Last semester I got criticized on a piece I had submitted because I chose the wrong type of tree for an area.  A tree is semantic and only impacts the story to the extent you utilize it. Had the entire story been about that tree, I would have understood the argument.  But as a reference in color passing, it is something that I can suspend my belief enough to go with and move on as it was never mentioned again. When your entire plot is based around something that would not or should not have occurred for that area, then it is bad writing.  It shows that there is no consideration for location over character. Location is part of your character. It never speaks in words yet it says volumes in its presence and tone. Setting is one of the main parts of a story and in that one episode, setting was thrown out the window.

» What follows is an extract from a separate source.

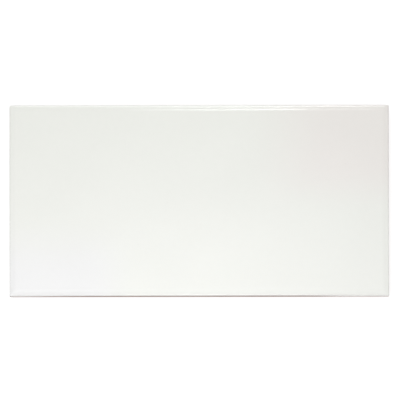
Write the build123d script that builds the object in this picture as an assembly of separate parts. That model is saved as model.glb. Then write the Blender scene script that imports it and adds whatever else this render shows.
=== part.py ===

I am angry for it.  It won’t make me stop watching the show. It would disappoint my father, and that is something I don’t want to do. I will say it was enough to ruin my viewing experience for this week’s episode.  When asked by my dad what I thought about it, I retorted with, “ There were no more basements in Texas.” To which he laughed. I know there are in West Texas and North. I do know there are extreme ordinances on construction of subterranean structures in our area.  The University of Houston at it’s main campus has an Underground. It is actually a rare occurrence, it is not common in residences nor are they structured the same as most because of the conditions of our area. My point in the comment was that this week’s episode was more believable than the week prior.

So for those creating stories, remember setting matters.  Remember that it is not all about a character and their actions, but it is about creating a cohesive and breathing world. Remember to leave a fiction world that is believable for the area in which you are writing in. Do your research. Please, don’t fall into the trend of building basements where they wouldn’t be.  Just like in real life, if it is not build right, it crumbles.